• **STATED GOAL**: Copy the first line of the material below and every later line through the line containing "values: its properties.", without any other output.

[BEGIN AVAILABLE DATA]

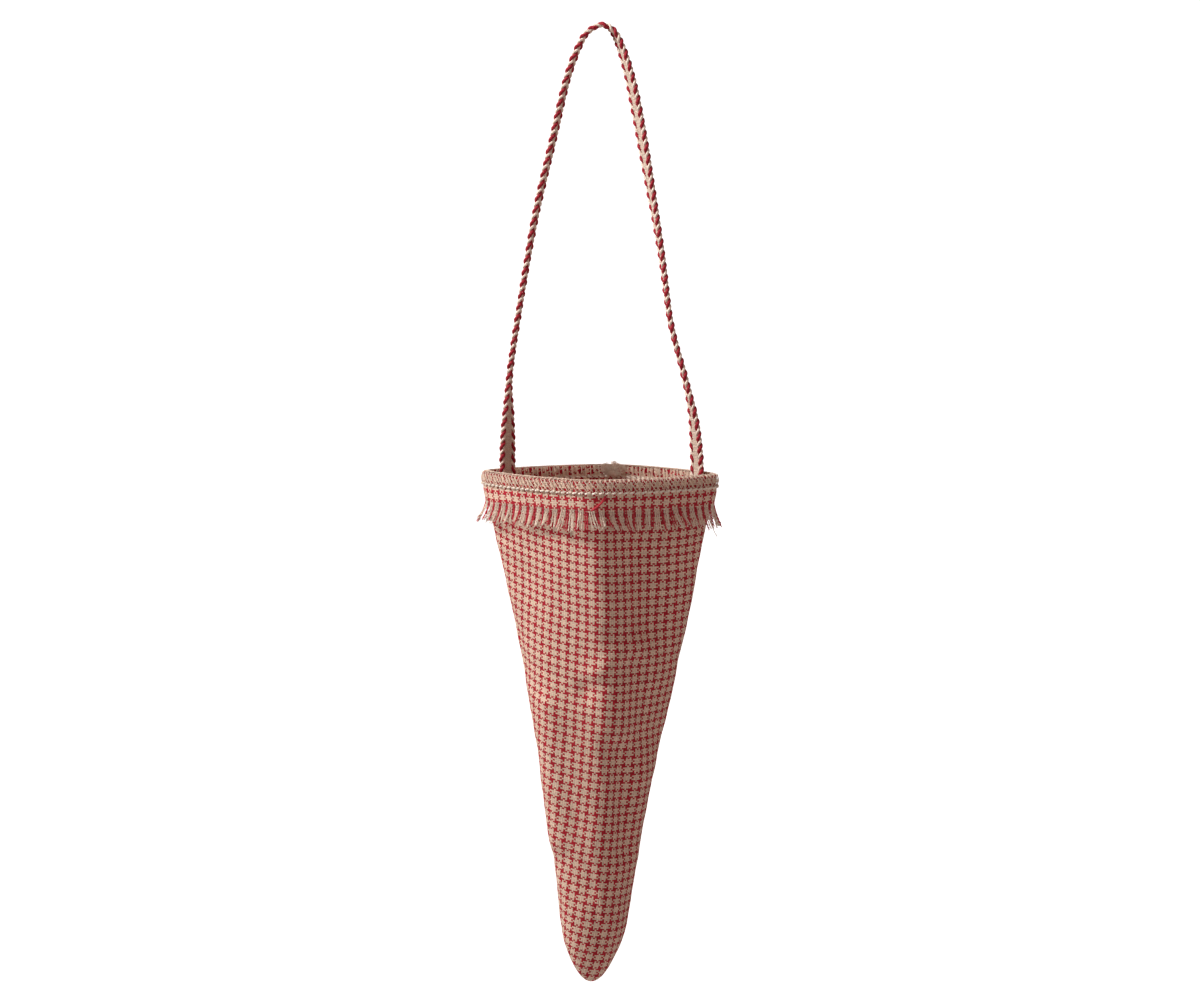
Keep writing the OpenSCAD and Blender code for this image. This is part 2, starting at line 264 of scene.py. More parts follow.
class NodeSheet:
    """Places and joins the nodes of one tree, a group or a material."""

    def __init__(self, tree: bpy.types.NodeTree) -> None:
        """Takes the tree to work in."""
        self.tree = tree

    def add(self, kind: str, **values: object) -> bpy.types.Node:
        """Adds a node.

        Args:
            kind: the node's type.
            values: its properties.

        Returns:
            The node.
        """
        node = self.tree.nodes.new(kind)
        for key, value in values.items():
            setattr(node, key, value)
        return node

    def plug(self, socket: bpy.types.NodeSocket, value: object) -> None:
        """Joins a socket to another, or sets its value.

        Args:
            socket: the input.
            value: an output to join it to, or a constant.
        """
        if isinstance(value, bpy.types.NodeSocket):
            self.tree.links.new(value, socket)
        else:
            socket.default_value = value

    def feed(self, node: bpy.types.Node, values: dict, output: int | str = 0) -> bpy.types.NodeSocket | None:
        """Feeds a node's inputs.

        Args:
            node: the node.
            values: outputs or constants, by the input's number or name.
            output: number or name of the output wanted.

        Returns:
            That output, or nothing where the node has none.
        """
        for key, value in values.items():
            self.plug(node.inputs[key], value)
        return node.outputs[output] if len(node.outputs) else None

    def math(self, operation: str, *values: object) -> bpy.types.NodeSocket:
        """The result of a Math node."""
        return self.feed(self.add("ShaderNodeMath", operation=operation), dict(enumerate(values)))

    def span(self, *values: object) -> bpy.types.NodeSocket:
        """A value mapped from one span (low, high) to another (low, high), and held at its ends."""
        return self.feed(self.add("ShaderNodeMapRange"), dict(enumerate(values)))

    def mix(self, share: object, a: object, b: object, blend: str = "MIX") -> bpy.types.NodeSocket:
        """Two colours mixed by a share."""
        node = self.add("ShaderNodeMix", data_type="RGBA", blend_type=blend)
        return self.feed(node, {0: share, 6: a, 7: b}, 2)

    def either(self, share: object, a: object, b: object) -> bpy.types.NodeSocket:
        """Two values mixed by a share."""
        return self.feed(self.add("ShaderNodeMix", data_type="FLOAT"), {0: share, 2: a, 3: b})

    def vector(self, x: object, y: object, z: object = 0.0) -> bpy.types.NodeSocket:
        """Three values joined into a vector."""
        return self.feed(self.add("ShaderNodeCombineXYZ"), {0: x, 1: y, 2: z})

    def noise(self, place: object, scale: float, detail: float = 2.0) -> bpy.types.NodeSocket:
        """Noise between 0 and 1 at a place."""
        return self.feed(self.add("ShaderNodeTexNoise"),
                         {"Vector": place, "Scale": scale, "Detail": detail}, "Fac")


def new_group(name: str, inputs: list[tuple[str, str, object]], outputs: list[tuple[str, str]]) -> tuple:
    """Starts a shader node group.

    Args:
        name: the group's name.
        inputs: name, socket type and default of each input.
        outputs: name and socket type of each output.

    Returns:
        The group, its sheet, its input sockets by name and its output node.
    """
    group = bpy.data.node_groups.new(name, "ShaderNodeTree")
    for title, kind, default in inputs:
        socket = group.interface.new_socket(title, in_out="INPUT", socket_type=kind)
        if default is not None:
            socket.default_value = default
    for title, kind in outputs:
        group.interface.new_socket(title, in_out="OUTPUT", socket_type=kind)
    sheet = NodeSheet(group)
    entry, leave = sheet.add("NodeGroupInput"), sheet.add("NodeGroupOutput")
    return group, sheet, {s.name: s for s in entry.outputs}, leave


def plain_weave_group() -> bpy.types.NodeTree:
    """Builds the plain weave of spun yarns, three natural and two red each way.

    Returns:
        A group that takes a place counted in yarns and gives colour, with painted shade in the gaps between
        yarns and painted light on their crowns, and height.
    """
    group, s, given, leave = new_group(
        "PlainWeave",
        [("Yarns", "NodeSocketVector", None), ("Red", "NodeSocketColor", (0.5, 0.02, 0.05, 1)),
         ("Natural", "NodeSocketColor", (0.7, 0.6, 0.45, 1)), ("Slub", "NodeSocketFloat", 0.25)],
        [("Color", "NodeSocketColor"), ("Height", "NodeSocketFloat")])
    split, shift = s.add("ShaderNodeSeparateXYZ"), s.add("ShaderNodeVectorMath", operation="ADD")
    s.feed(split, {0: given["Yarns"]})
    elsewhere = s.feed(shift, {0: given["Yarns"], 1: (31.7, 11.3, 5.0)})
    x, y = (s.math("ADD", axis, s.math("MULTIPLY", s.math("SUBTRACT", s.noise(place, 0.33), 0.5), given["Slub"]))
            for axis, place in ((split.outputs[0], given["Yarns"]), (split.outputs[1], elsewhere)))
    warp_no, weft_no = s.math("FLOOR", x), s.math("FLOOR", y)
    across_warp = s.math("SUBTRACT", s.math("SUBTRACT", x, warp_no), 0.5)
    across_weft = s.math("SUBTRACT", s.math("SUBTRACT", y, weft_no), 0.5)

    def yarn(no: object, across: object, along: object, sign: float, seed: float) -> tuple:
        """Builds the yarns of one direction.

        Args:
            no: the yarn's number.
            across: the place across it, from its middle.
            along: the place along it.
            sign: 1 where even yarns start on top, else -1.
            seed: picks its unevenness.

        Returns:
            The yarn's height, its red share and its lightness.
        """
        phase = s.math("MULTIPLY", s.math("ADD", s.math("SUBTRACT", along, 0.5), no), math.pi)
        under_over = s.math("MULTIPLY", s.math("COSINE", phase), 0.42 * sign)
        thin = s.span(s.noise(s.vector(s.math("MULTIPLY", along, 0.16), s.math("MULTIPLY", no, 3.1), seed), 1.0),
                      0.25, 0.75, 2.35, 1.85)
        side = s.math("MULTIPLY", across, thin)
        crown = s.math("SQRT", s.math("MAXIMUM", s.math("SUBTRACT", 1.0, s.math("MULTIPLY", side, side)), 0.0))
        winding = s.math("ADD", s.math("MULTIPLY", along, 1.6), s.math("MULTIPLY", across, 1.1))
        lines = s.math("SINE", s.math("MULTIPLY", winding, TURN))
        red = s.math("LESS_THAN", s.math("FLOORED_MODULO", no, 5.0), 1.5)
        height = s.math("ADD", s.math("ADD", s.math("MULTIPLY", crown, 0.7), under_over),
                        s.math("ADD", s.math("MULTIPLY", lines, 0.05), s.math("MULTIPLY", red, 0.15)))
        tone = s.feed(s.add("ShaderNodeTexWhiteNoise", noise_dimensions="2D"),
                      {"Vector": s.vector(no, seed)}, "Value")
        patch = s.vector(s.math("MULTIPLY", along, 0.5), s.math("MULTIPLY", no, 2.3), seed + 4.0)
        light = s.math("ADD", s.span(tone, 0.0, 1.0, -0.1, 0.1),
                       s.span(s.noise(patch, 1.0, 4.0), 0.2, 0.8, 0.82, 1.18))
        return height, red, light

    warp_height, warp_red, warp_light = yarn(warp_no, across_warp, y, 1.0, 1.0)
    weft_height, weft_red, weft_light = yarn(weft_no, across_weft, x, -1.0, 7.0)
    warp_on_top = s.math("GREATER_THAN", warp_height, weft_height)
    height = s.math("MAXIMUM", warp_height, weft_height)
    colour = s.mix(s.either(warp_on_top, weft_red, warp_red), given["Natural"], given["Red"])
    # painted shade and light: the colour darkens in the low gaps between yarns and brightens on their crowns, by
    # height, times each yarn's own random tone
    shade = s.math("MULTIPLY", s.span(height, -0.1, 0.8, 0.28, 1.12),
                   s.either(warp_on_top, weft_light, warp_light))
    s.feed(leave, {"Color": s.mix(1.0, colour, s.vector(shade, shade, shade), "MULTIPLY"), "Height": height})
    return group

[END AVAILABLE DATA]

• **ANSWER IN FULL**:
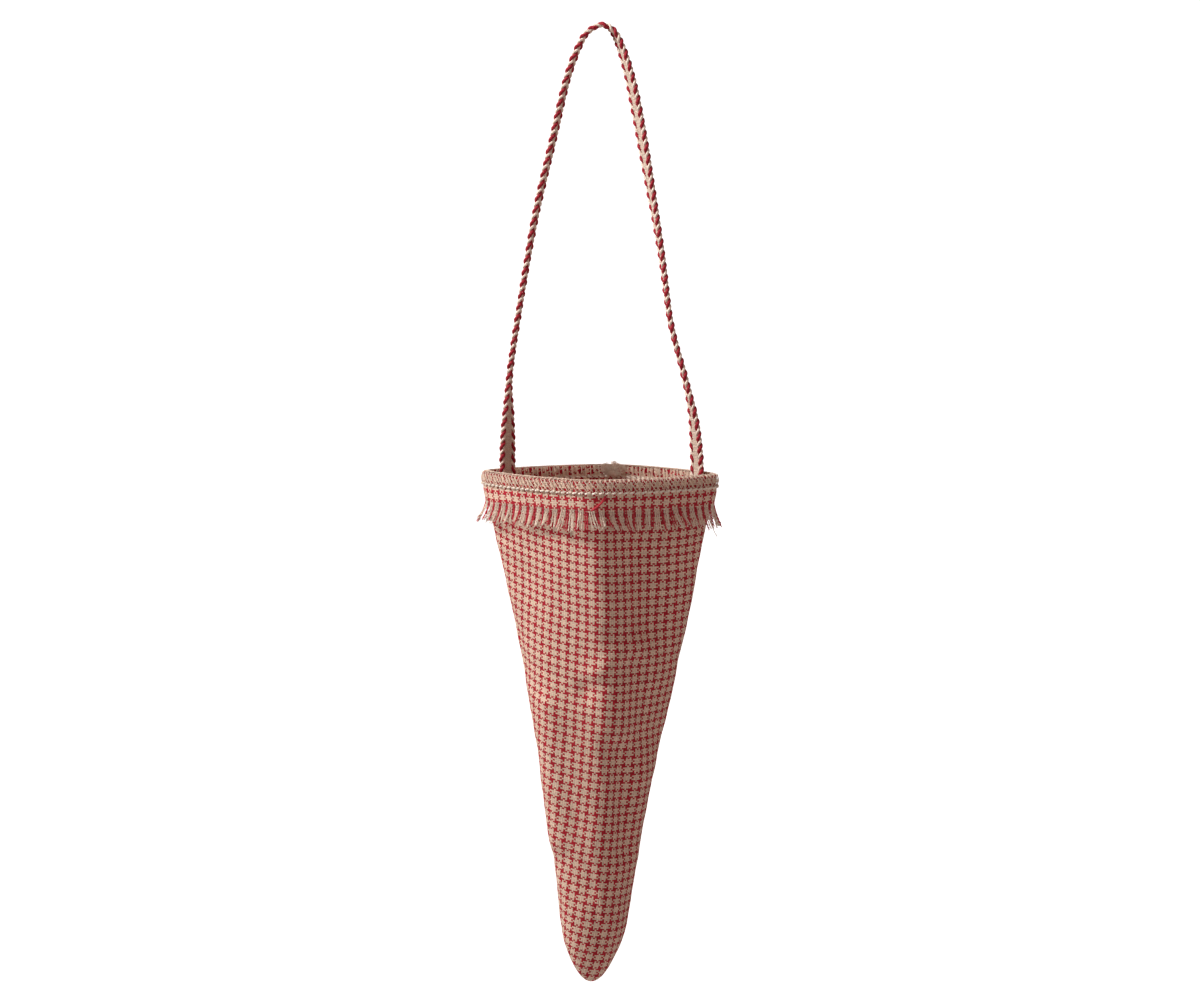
Keep writing the OpenSCAD and Blender code for this image. This is part 2, starting at line 264 of scene.py. More parts follow.
class NodeSheet:
    """Places and joins the nodes of one tree, a group or a material."""

    def __init__(self, tree: bpy.types.NodeTree) -> None:
        """Takes the tree to work in."""
        self.tree = tree

    def add(self, kind: str, **values: object) -> bpy.types.Node:
        """Adds a node.

        Args:
            kind: the node's type.
            values: its properties.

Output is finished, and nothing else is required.